Sólo después, cuando las heridas han empezado a cicatrizar, la víctima quiere hablar. Y como el suceso se aleja progresivamente en el tiempo, la víctima -curada y restablecida, junto a su familia- le da una forma dramática. Embellece el relato y lo acondiciona para ponerle música. Le pone tambores de fondo. El hacha fulguraba. Ve la pupila de los ojos del hombre. Cuenta a sus hijos que su atacante llevaba una bufanda azul. «Y penetró a través de la ventana con gran estruendo», dice la madura y saludable víctima a sus hijos. «Levantó su brazo y yo estaba aterrorizado y…»

¿Por qué se ha vuelto tan elocuente? Porque ya no tiene la compañía de su dolor. Tiene sólo un auditorio de cuya atención duda. Al explicar la historia, pretende convencer a su audiencia de que «esto» realmente sucedió, sucedió de este modo, y él sintió violentas emociones y estuvo en gran peligro. Anhela la confirmación de su audiencia. Sabe también lo que puede ganar con su relato -dinero, respeto, simpatía-. Con el tiempo, el suceso ya no le parece real, a él, a quien sucedió. Cree menos en la realidad del asalto; le parecen más reales los modos que ha ido encontrando para describirlo. Su narración llega a hacerse persuasiva.

Pero al principio, cuando el asalto fue real, cuando no le ocurrió para que persuadiera a nadie, su narración era lacónica y honesta.

Esto es lo que aprendí de los sueños. Los sueños tienen siempre la cualidad de estar presentes -aún cuando, como ahora hago yo, se los explica diez, veinte, treinta años después. No se vuelven rancios ni pierden crédito; son lo que son. El soñador leal no busca la credulidad de su oyente. No necesita convencerlo de que tal y tal cosas asombrosas sucedieron en el sueño. Como en el sueño todos los sucesos son igualmente fantásticos, permanecen independientes del asentimiento de la gente. Esto revela, además, la falsedad de la línea que la gente de buen gusto insiste en trazar y dibujar entre lo banal y lo extraordinario. En los sueños, todos los sucesos son extraordinarios y banales al mismo tiempo.

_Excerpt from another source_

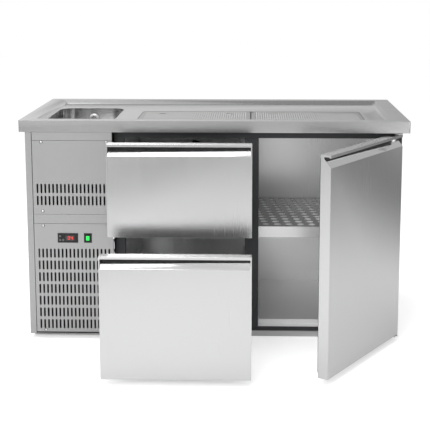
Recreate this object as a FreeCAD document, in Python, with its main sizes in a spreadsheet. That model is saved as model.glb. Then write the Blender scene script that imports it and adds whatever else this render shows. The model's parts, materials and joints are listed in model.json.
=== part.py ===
import FreeCAD, Part
import math
import os
import re

import Sketcher
from FreeCAD import Placement, Rotation, Vector

# Refrigerated bar counter: stainless worktop with a sink bowl and two drip plates, a machine bay on
# the left, two drawers in the middle and one hinged door on the right.
# +X is to the right seen from the front, the front looks along -Y, +Z is up. The origin is on the
# floor under the middle of the worktop. The drawers and the door are drawn part open.

doc = FreeCAD.newDocument("under_counter_fridge")

# ---------------------------------------------------------------------------------------------
# driving dimensions, millimetres and degrees
# ---------------------------------------------------------------------------------------------
SIZES = [
    ("length", 1500), ("depth", 700), ("height", 875),
    ("top_thickness", 45), ("rim_front", 50), ("rim_side", 60), ("rim_slope", 20), ("recess_depth", 15),
    ("overhang", 22), ("front_overhang", 10), ("steel", 1.5),
    ("plinth_height", 20), ("plinth_width", 32), ("plinth_inset", 7), ("foot_spacing_x", 1410),
    ("foot_spacing_y", 583), ("foot_bore", 10), ("base_thickness", 2),
    ("bay_width", 338), ("stile_left", 38), ("drawer_opening", 472), ("mullion", 54),
    ("door_opening", 526), ("frame_depth", 30), ("top_rail", 30), ("bottom_rail", 20),
    ("cold_depth", 540), ("cold_floor", 60), ("liner", 1),
    ("front_thickness", 40), ("gasket_thickness", 10), ("gasket_width", 14), ("gasket_inset", 13),
    ("front_low", 24), ("front_high", 822), ("drawer_split", 472), ("front_gap", 8),
    ("drawer_width", 530), ("door_width", 568), ("grip_height", 44), ("grip_lip", 10),
    ("grip_lip_thickness", 6), ("grip_top", 7), ("grip_depth", 26), ("grip_back", 14), ("grip_cap", 5),
    ("upper_out", 242), ("lower_out", 475), ("door_angle", 57),
    ("hinge_inset", 10), ("hinge_radius", 4), ("hinge_clearance", 0.05), ("hinge_plate", 2.5),
    ("drawer_depth", 470), ("drawer_wall", 2), ("runner_length", 480),
    ("runner_space", 15), ("upper_box_low", 512), ("upper_box_high", 700),
    ("lower_box_low", 80), ("lower_box_high", 340), ("runner_gauge", 1.5),
    ("shelf_height", 440), ("shelf_lip", 32), ("shelf_hole", 28), ("shelf_pitch", 46), ("shelf_holes", 11),
    ("shelf_drift", 6), ("shelf_rail_reach", 22), ("stiffener_back", 10), ("stiffener_low", 46),
    ("slot_width", 7), ("slot_height", 37), ("slot_pitch_x", 15.3), ("slot_pitch_z", 48),
    ("slot_columns", 19), ("slot_rows", 7), ("panel_gap", 2), ("lower_slot_z", 60.5), ("upper_slot_z", 559),
    ("upper_slot_rows", 2), ("back_slot_z", 104), ("back_slot_rows", 4), ("screw_shank", 2),
    ("side_return", 24), ("lower_panel_top", 467), ("upper_panel_low", 505), ("upper_panel_top", 795),
    ("bowl_width", 274), ("bowl_length", 412), ("bowl_depth", 180), ("bowl_left", -669),
    ("bowl_front", -275), ("bowl_corner", 55), ("bowl_foot", 30), ("waste_radius", 26),
    ("rosette_radius", 21), ("drain_pipe", 20), ("strainer_bar", 3),
    ("trough_left", -309), ("trough_front", -272), ("trough_width", 902), ("trough_length", 312),
    ("trough_depth", 24), ("trough_foot", 1.8), ("plate_gap", 4), ("plate_corner", 18), ("plate_lip", 22.5),
    ("finger_radius", 13), ("finger_inset", 85), ("spigot_radius", 16),
    ("fan_radius", 105), ("fan_hub", 26), ("fan_blades", 5), ("blade_chord", 0.5), ("cold_fan_radius", 62),
    ("bay_unit_z", 190), ("coil_top", 380), ("compressor_radius", 78), ("compressor_height", 175),
    ("compressor_y", 172), ("cold_coil_low", 560), ("cold_coil_high", 740), ("cold_coil_depth", 57),
    ("control_left", -610), ("control_low", 392), ("control_width", 79), ("control_height", 37),
    ("rocker_left", -507), ("rocker_width", 30), ("rocker_pin", 1.5), ("button_size", 7),
    ("gland_radius", 9), ("gland_bore", 4), ("gland_x", -560), ("gland_z", 60),
]

sheet = doc.addObject("Spreadsheet::Sheet", "sizes")
for row, (alias, value) in enumerate(SIZES, 1):
    sheet.set(f"A{row}", alias)
    sheet.set(f"B{row}", str(value))
    sheet.setAlias(f"B{row}", alias)
doc.recompute()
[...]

En ellos, los asaltos también suceden. Matamos, caemos, volamos, violamos. Pero las cosas son tal como son. Las aceptamos en el sueño; son irrevocables, aunque a menudo sin consecuencias. Cuando alguien desaparece del escenario del sueño, el que sueña no se preocupa de su paradero. Alguien que explique este sueño y diga, por ejemplo, «el dependiente me dejó junto al mostrador; creo que fue a consultar al jefe sobre mi pregunta», está explicando el sueño erróneamente. No está siendo honesto: está tratando de persuadir. Debió decir, «estaba en el mostrador, hablando con un dependiente y entonces me quedé solo».

Me gustaría describir mi vida con la misma imparcialidad con que se narra un sueño. Sería el único relato honesto. Si no lo he conseguido plenamente, por lo menos continúo aspirando a este objetivo mientras escribo. No he tratado de extraer de mi vida ninguna excitación que no se desprenda por sí sola, o estimular al lector con nombres y fechas, con fatigosas descripciones de mi persona y mi apariencia, de las personas que he conocido, los muebles de la habitación, el progreso de las guerras, la espiral de humo del cigarrillo, y otros temas que corrientemente se trataron en los encuentros y conversaciones que escribí. Que esta única pasión, esta idea única quede clara, es tarea que basta para llenar cien volúmenes, y queda fuera de mis posibilidades hacer algo más que sugerirlo en estas páginas.